Think too about creativity or originality – the ability to shock or surprise. Any good batsman, human or robot, will learn to deal with even the best of bowlers if exactly the same ball is bowled every time. He/she/it might even develop a range of responses to deal with a number of different deliveries but it is the human being who is best equipped both to bowl the surprise ball and to react to it. When a wily bowler finds a way of stifling the scoring of a prolific batsman, history tells us that the talented player will come up with something original to redress the balance – the reverse sweep* perhaps; similarly, when a brilliant batsman makes scoring look easy another talented player will come up with something different to cut him down to size – think of the doosra.**
Then, of course, there is the captain who must do all of these things and at the same time cast an all-seeing eye over the bigger picture of the game as a whole and come up with a strategy to turn things to his team’s advantage – all the while learning from his mistakes as he grows in experience.

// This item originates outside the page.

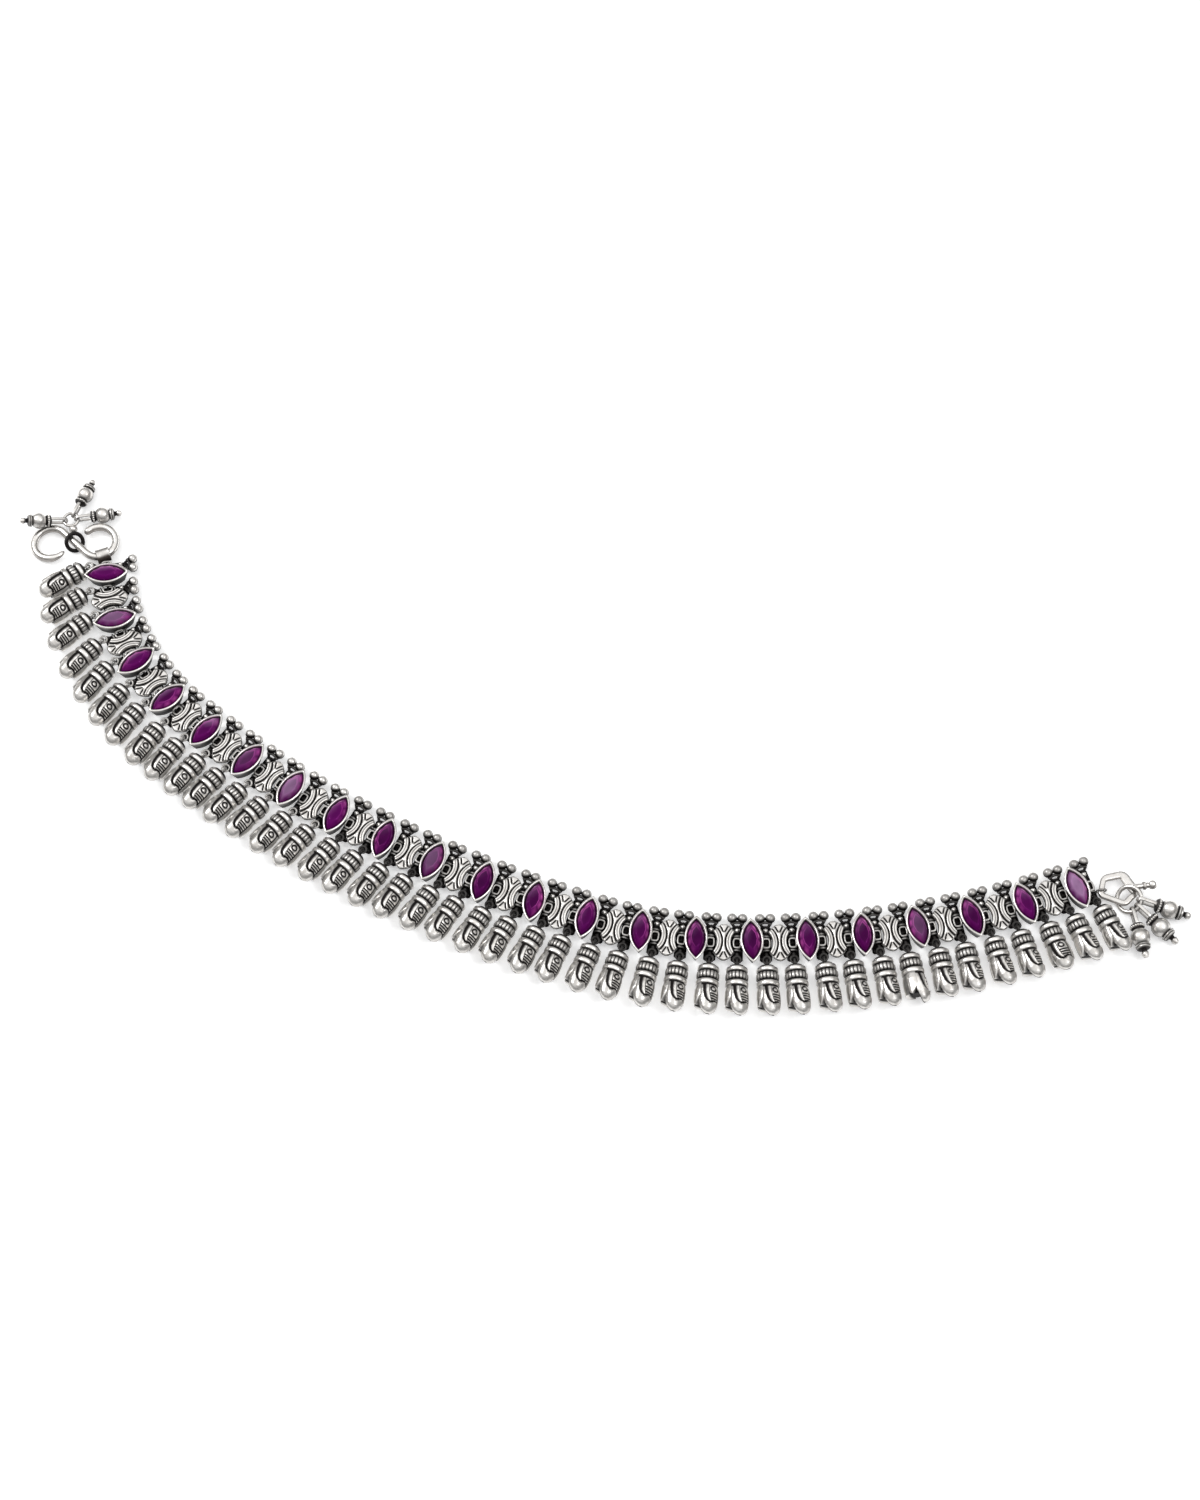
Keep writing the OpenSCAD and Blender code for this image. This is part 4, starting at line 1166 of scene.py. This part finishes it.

Flexibility of mind and body, and a willingness to learn new skills; the ability to collaborate and to form mutually beneficial relationships; focus, determination and resilience; creativity and the confidence to do something different; imagination and the vision to think strategically – this reads like a list of those 21st Century Skills that some educators have been waxing lyrical about since the Sinclair ZX Spectrum came on the scene. I may not be entirely serious when I say that cricket is mankind’s secret weapon in our race with the robots but at least it gives grounds for optimism – and it affords me some solace to know that it will be a very long time before any digitised mechanical marvel has its name carved on to the honours boards at Lords.
I leave you with the words of one of the most exciting cricket captains I ever had the pleasure of watching, the great West Indian all-rounder Gary Sobers:
A captain has to be about half a dozen men all rolled into one. He has to have the nerve of a gambler, the poise of a financier, the human understanding of a psychologist, ten years’ more cricket knowledge than he can ever possess, and the patience of a saint.
When they make a robot that can do all that – and bat, bowl and field with the grace, power and enthusiasm that Sobers brought to the game – it will be time to worry!
*Reverse sweep: cricket stroke ‘invented’ by Pakistani batsman, Hanif Mohammad
** Doosra: delivery ‘invented’ by Pakistani bowler Saqlain Mushtaq – it means ‘other one’ in Urdu.